Этот музыкальный инструмент мы привыкли называть литаврами. Идея простая — натянуть кожу поверх котла и бить по ней кулаком или палкой.
«С Богом!» Вдохновлённые гетманом сечевики выходят в просвет между возами, навстречу грозному врагу. В то же мгновение воздух сотрясает чудовищный гул: восемь огромных, голых по пояс чубатых запорожцев ударяют колотушками по коже, натянутой поверх гигантского котла. Казацкий тулумбас зовёт к бою.
Думаю, всякий, кто видел прекрасный фильм Ежи Гофмана «Огнём и мечом», никогда не забудет сцену битвы при Жёлтых Водах. Взволнованный опасностью Хмельницкий, полковник Кривонос с саблей, закинутой за спину, с люлькой в зубах — впереди куреня, идущего в ложную атаку, грозные крылатые гусары, безнадёжно вязнущие в разбухшей от дождя степи, редеющие под огнём самопалов и пушек. Юный Потоцкий, ведущий поляков на неравный бой. И конечно, рёв тулумбаса. Этот древний, а может быть, и древнейший музыкальный инструмент мы привыкли называть литаврами. Простая идея — натянуть кожу поверх котла и бить по ней кулаком или палкой — родилась так давно, что мы не можем отследить такой барабан ни по каким достоверным источникам. В Ассирии он уже был, в Греции — конечно, в Риме — естественно.
Тулумбас. (Wikimedia Commons)
Родился он наверняка не столько для того, чтобы задавать ритм пляскам и пению, но чтобы подавать сигнал бедствия или собирать воинов. И так же, как и большие трубы, навести ужас на врагов. В Европе 15-го века мы уже видим литавры в войсках, чаще всего у конницы. Ведь кавалерии не подходит обыкновенный барабан, бить в который надо двумя руками. На востоке Старого Света котлы с натянутой кожей достоверно отмечены в веке семнадцатом, том самом, когда на Украине пылает огонь хмельнитчины. У лихих и непокорных запорожцев тогда в ходу тулумбасы самых разных размеров. Всадник, например, мог держать притороченными к седлу один или два котелка, бить в которые он мог рукоятью плётки. Тулумбасы побольше — вплоть до таких огромных, как при Жёлтых Водах, — шли за войском на возах, перед сражением устанавливались в недалёком тылу и действительно для того, чтобы страшно загудеть набатом, требовали нескольких человек недюжинной силы.

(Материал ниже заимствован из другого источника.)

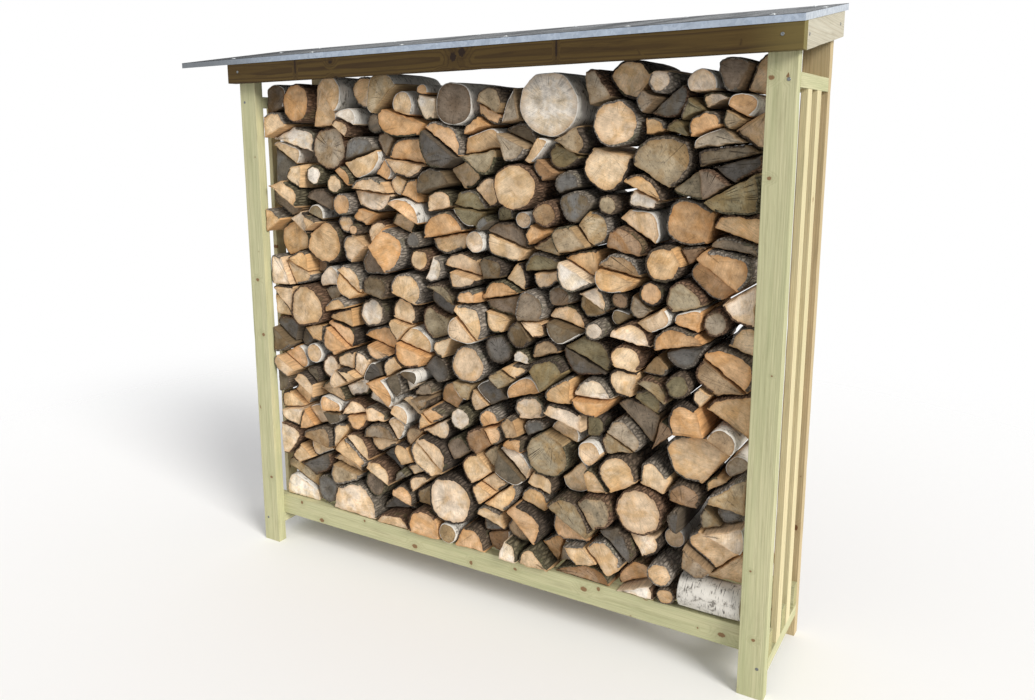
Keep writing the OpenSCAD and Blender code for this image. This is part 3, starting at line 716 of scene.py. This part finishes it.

Откуда такое название? В слове явно чувствуется нечто восточное. А что конкретно? Тут мнения учёных расходятся довольно далеко. Но скорее всего, отгадка лежит в совмещении турецкого «тулум» (собственно барабан) и персидского «баз» (тот, кто на нём играет). Вообще, разные европейские языки набирали имена для этого инструмента, можно сказать, повсюду. Англичане и итальянцы заимствовали античный тимпан, французы — цимбалы, а известное нам слово «литавры» произошло от греческого «политауреа».
Обоз запорожцев. (Wikimedia Commons)
Семнадцатое столетие для литавр-тулумбасов было не только временем Тридцатилетней войны, польско-шведского «потопа» или разорительных походов Богдана Хмельницкого. Именно тогда инструмент «демобилизовался» и вошёл в состав вполне мирных оркестров. Когда Жан-Батист Люлли писал музыку к комедии Мольера «Мещанин во дворянстве», он захотел потешить короля Людовика XIV пародией на визит во Францию турецкого посланника. И процессию некоего «муфтия» сопровождает приглушённый и таинственный звук литавр. Гул становится до смешного грозным, когда фальшивые турки награждают наивного господина Журдена выдуманным титулом «Мамамуши». Другой композитор того же времени, англичанин Генри Пёрселл, придумал, как придать литаврам скорбный звук. Для исполнения музыки на смерть королевы Марии он велел покрыть натянутую кожу толстым чёрным сукном. Композиторам, вводившим литавры в обиход невоенной музыки, стал досаждать тот факт, что одна литавра может воспроизводить только одну ноту. Для того чтобы разнообразить партитуру, приходилось загромождать оркестр всё большим количеством котлов. Прогресс, техническая смекалка снабдили литавры хитроумными механизмами, позволяющими перестраивать инструмент нажатием педали или движением рычажка.
Где Запорожская Сечь? Где грозное разношёрстное войско, любившее свободу больше любой, самой богатой добычи и самой громкой славы? Исчезла казацкая вольница в распаханной степи и на дне водохранилища, затопившего днепровские пороги? Да нет, конечно. Прикоснись к истрёпанной коже старинного гулкого тулумбаса, и поднимется бровь, зашевелится длинный ус, загорится око, задымит дедовская люлька, да застучит в сердце казацкая воля.